• Work to do: Check every line below for the string "bodies", and copy the lines that contain it.

- - - -

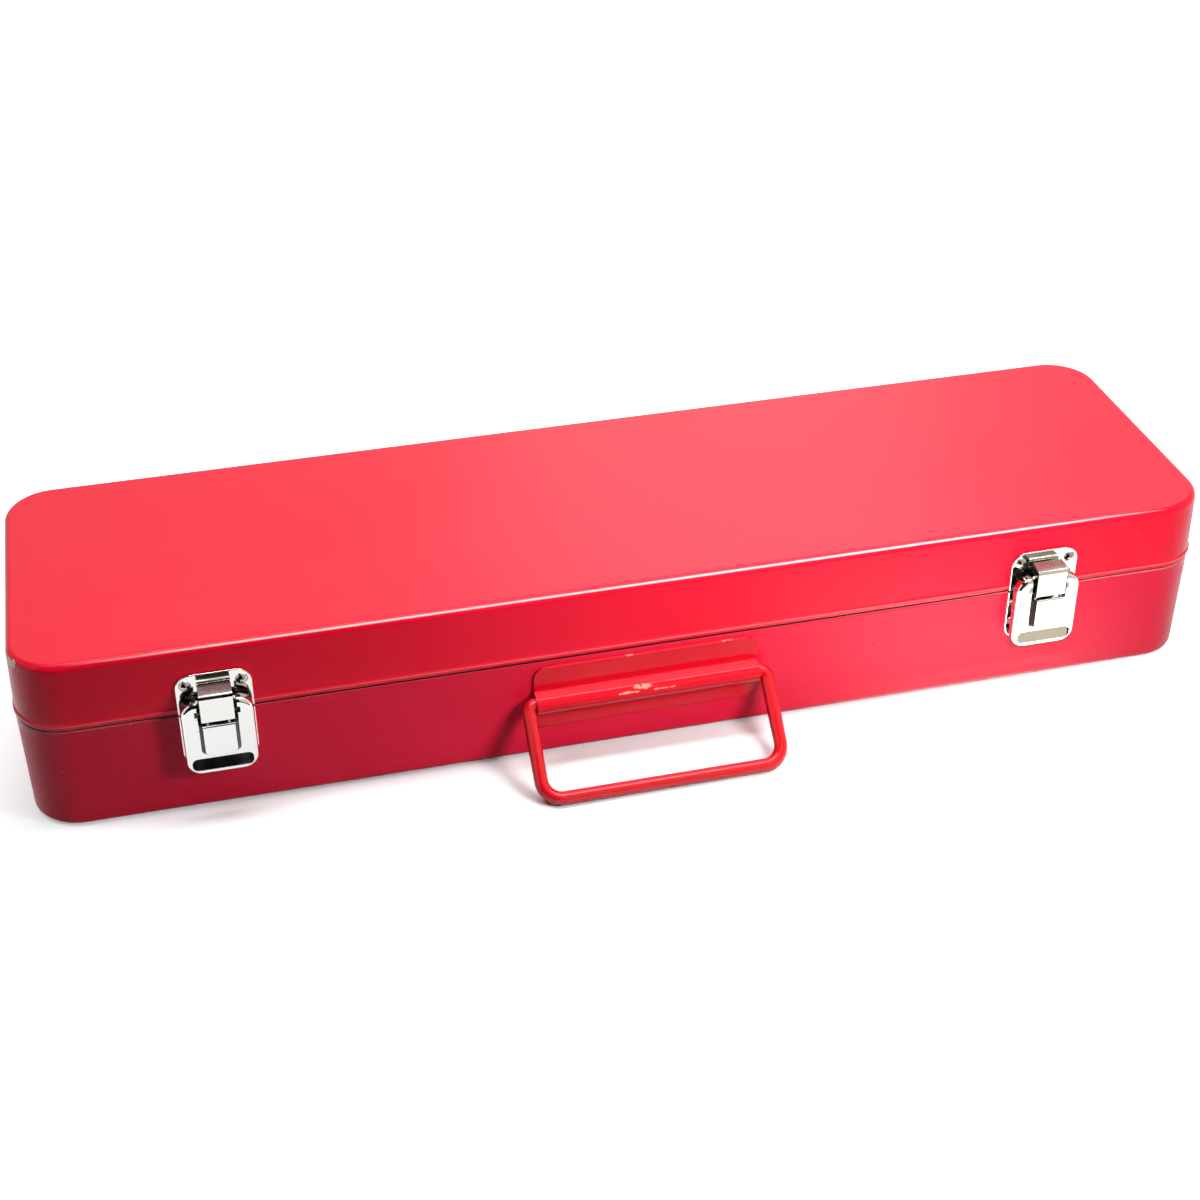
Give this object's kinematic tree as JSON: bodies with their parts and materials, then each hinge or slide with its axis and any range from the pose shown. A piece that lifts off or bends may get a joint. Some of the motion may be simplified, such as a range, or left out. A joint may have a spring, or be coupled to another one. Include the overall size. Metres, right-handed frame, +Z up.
{
  "type": "toolbox with tray",
  "caption": "Long low pressed-steel toolbox with a hinged lid, toggle latches, a folding wire handle on the front and a lift-out divided tray inside.",
  "frame": {"origin": "centre of the case's flat underside, where it stands on the bench", "axes": "+X along the length of the case to the right, +Y from the latch side to the hinge side, +Z up"},
  "size_m": [0.481, 0.1702, 0.0752],
  "materials": {
    "red_enamel": "semi-gloss stoved enamel on pressed steel",
    "saddle_enamel": "semi-gloss stoved enamel, worn on the fold",
    "wire_enamel": "semi-gloss stoved enamel on steel wire",
    "hinge_enamel": "semi-gloss stoved enamel over spot welds",
    "tray_enamel": "semi-gloss stoved enamel on pressed steel",
    "bright_nickel": "bright nickel plate on pressed steel",
    "hinge_steel": "plain zinc-plated steel wire"
  },
  "bodies": {
    "base": {"base_pan": "red_enamel", "handle_saddle": "saddle_enamel", "latch_plate_left": "bright_nickel", "latch_plate_right": "bright_nickel", "latch_rivets_left": "bright_nickel", "latch_rivets_right": "bright_nickel", "lever_pin_left": "bright_nickel", "lever_pin_right": "bright_nickel", "hinge_base_leaf_left": "hinge_enamel", "hinge_base_leaf_right": "hinge_enamel", "hinge_pin_left": "hinge_steel", "hinge_pin_right": "hinge_steel", "tray_ledge_left": "red_enamel", "tray_ledge_right": "red_enamel"},
    "lid": {"lid_pan": "red_enamel", "catch_plate_left": "bright_nickel", "catch_plate_right": "bright_nickel", "catch_rivets_left": "bright_nickel", "catch_rivets_right": "bright_nickel", "hinge_lid_leaf_left": "hinge_enamel", "hinge_lid_leaf_right": "hinge_enamel"},
    "lever_left": {"latch_lever_left": "bright_nickel", "claw_pin_left": "bright_nickel"},
    "lever_right": {"latch_lever_right": "bright_nickel", "claw_pin_right": "bright_nickel"},
    "claw_left": {"latch_claw_left": "bright_nickel"},
    "claw_right": {"latch_claw_right": "bright_nickel"},
    "handle": {"carry_handle": "wire_enamel"},
    "tray": {"tray_pan": "tray_enamel", "tray_divider_long": "tray_enamel", "tray_dividers_cross": "tray_enamel", "tray_grip_left": "tray_enamel", "tray_grip_right": "tray_enamel"}
  },
  "joints": [
    {"name": "lid_hinge", "type": "hinge", "parent": "base", "child": "lid", "pos_m": [0, 0.0684, 0.0462], "axis": [-1, 0, 0], "range_deg": [0, 180]},
    {"name": "lever_left_hinge", "type": "hinge", "parent": "base", "child": "lever_left", "pos_m": [-0.1665, -0.0698, 0.0523], "axis": [-1, 0, 0], "range_deg": [0, 90]},
    {"name": "lever_right_hinge", "type": "hinge", "parent": "base", "child": "lever_right", "pos_m": [0.1665, -0.0698, 0.0523], "axis": [-1, 0, 0], "range_deg": [0, 90]},
    {"name": "claw_left_pivot", "type": "hinge", "parent": "lever_left", "child": "claw_left", "pos_m": [-0.1665, -0.0716, 0.049], "axis": [-1, 0, 0], "range_deg": [-90, 0]},
    {"name": "claw_right_pivot", "type": "hinge", "parent": "lever_right", "child": "claw_right", "pos_m": [0.1665, -0.0716, 0.049], "axis": [-1, 0, 0], "range_deg": [-90, 0]},
    {"name": "handle_swing", "type": "hinge", "parent": "base", "child": "handle", "pos_m": [0, -0.0689, 0.0282], "axis": [-1, 0, 0], "range_deg": [-40, 130]},
    {"name": "tray_lift", "type": "slide", "parent": "base", "child": "tray", "axis": [0, 0, 1], "range_m": [0, 0.024]}
  ],
  "couplings": [
    {"joint": "claw_left_pivot", "follows": "lever_left_hinge", "ratio": -1},
    {"joint": "claw_right_pivot", "follows": "lever_right_hinge", "ratio": -1}
  ]
}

- - - -

• Solution to this problem:
Give this object's kinematic tree as JSON: bodies with their parts and materials, then each hinge or slide with its axis and any range from the pose shown. A piece that lifts off or bends may get a joint. Some of the motion may be simplified, such as a range, or left out. A joint may have a spring, or be coupled to another one. Include the overall size. Metres, right-handed frame, +Z up.
  "bodies": {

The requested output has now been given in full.